[JSON records of objects]
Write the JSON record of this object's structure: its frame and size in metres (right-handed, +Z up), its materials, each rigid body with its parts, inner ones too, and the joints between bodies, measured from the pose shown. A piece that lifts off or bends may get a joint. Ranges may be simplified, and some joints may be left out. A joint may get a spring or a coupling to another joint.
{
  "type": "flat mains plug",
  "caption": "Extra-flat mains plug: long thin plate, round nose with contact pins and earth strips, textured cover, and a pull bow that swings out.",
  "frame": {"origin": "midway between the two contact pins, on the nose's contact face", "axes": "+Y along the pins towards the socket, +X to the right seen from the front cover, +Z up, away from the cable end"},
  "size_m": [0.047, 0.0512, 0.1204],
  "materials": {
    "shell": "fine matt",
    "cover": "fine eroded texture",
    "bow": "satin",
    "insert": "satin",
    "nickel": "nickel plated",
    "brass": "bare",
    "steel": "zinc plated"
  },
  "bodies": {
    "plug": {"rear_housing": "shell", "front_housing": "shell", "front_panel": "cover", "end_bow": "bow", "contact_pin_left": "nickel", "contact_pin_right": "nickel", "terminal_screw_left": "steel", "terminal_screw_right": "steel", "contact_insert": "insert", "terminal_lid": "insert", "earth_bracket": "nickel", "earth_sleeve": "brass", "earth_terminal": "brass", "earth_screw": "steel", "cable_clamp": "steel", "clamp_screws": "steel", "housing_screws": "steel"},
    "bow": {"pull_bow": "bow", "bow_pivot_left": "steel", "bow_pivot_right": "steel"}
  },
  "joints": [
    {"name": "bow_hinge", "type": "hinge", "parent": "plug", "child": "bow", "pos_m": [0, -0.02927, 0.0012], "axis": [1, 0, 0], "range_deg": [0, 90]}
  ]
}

==

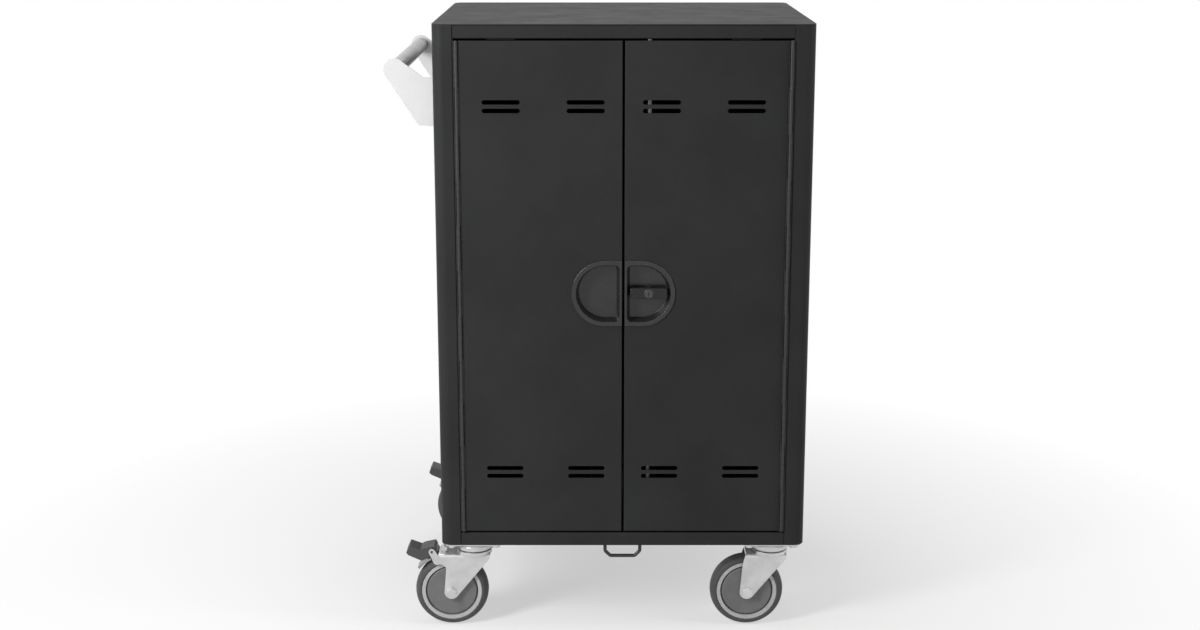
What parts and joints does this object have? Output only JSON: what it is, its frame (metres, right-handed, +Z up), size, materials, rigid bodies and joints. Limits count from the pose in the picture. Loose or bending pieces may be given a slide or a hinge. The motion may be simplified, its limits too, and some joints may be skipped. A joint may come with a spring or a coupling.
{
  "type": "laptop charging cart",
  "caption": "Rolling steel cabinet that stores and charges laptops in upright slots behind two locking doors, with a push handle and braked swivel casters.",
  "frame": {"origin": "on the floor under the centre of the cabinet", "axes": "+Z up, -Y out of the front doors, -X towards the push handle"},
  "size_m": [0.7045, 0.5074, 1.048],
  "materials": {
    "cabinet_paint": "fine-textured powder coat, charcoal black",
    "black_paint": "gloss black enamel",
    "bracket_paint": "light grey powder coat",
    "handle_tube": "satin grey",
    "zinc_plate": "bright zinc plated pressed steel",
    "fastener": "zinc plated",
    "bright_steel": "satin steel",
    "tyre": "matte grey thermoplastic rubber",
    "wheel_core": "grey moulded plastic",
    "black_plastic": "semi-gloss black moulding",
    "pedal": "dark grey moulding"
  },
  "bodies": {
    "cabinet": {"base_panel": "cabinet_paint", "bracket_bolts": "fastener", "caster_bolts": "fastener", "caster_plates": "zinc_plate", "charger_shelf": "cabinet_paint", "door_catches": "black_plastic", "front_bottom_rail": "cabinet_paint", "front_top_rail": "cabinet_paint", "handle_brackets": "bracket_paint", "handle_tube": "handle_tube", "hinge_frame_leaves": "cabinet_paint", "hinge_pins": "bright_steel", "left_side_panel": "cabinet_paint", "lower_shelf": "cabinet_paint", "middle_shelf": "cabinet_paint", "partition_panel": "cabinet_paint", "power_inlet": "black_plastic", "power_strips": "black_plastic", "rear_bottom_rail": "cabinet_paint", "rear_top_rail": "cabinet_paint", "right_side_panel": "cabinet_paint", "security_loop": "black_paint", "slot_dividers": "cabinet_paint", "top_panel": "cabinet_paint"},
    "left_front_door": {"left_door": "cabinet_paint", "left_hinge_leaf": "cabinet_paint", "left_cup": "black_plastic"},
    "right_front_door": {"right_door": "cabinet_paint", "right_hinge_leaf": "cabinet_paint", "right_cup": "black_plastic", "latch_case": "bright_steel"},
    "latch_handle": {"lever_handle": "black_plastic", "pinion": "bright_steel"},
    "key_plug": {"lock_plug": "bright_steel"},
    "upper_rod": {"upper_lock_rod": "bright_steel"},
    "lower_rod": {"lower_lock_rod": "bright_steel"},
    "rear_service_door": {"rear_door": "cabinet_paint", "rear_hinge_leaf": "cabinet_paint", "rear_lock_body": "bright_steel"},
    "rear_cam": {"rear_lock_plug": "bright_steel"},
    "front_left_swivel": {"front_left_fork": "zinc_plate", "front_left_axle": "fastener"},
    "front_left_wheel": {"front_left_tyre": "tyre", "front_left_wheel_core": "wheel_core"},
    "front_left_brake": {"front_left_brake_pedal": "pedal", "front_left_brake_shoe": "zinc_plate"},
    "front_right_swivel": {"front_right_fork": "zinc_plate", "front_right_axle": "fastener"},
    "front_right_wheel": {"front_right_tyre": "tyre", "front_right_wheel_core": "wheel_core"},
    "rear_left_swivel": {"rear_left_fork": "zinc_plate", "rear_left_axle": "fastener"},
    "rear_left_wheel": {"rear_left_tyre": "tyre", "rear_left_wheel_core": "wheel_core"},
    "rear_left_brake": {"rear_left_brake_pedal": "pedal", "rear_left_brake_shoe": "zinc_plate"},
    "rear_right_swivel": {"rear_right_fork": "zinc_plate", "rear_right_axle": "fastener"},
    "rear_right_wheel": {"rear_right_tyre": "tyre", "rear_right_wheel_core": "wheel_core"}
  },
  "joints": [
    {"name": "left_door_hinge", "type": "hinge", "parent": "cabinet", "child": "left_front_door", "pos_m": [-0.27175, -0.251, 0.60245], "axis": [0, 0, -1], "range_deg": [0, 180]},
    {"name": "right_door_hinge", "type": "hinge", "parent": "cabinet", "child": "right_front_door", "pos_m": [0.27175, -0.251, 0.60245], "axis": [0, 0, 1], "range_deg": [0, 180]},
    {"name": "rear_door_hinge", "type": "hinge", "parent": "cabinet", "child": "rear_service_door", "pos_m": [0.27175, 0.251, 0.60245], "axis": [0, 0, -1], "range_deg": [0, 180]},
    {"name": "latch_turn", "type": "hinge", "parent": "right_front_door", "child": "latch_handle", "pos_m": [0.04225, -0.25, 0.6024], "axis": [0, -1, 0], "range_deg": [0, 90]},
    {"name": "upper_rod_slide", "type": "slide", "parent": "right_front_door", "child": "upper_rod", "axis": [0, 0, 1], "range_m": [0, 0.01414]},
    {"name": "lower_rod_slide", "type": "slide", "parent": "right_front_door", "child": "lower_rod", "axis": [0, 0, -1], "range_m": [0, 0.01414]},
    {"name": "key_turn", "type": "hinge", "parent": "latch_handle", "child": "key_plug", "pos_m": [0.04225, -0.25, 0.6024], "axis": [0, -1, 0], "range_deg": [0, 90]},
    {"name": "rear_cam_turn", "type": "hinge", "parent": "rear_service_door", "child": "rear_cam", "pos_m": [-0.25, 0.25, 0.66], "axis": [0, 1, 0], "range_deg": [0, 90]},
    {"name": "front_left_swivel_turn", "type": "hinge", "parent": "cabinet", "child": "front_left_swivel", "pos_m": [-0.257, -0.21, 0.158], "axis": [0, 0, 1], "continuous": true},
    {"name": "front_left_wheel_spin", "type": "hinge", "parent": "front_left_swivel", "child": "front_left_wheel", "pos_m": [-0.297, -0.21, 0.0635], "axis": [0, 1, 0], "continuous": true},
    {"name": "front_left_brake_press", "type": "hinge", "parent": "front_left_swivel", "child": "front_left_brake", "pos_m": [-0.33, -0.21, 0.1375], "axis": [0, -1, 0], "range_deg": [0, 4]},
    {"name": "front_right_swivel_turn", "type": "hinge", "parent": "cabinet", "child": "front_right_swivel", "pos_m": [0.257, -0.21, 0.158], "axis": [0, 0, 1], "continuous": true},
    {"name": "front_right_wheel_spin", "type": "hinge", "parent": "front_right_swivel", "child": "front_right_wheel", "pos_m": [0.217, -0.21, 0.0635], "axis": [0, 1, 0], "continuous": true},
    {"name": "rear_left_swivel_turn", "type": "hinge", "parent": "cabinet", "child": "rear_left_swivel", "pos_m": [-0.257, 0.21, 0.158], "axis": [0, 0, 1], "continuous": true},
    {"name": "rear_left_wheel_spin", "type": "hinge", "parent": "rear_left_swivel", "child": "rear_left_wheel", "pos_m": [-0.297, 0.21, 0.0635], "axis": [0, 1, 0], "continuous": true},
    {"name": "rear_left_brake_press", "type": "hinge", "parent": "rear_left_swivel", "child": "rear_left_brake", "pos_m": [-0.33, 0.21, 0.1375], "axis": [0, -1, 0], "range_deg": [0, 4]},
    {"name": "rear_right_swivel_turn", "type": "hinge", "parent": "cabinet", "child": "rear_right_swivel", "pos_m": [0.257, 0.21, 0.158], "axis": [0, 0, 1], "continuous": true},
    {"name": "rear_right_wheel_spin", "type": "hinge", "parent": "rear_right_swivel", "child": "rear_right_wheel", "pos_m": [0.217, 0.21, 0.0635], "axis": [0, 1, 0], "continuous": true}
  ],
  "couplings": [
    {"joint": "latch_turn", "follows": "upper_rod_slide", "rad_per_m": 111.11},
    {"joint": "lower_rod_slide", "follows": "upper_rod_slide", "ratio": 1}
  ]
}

Short exercise: Review the preceding data and report every line that includes the string "this".

Written answer:
Write the JSON record of this object's structure: its frame and size in metres (right-handed, +Z up), its materials, each rigid body with its parts, inner ones too, and the joints between bodies, measured from the pose shown. A piece that lifts off or bends may get a joint. Ranges may be simplified, and some joints may be left out. A joint may get a spring or a coupling to another joint.
What parts and joints does this object have? Output only JSON: what it is, its frame (metres, right-handed, +Z up), size, materials, rigid bodies and joints. Limits count from the pose in the picture. Loose or bending pieces may be given a slide or a hinge. The motion may be simplified, its limits too, and some joints may be skipped. A joint may come with a spring or a coupling.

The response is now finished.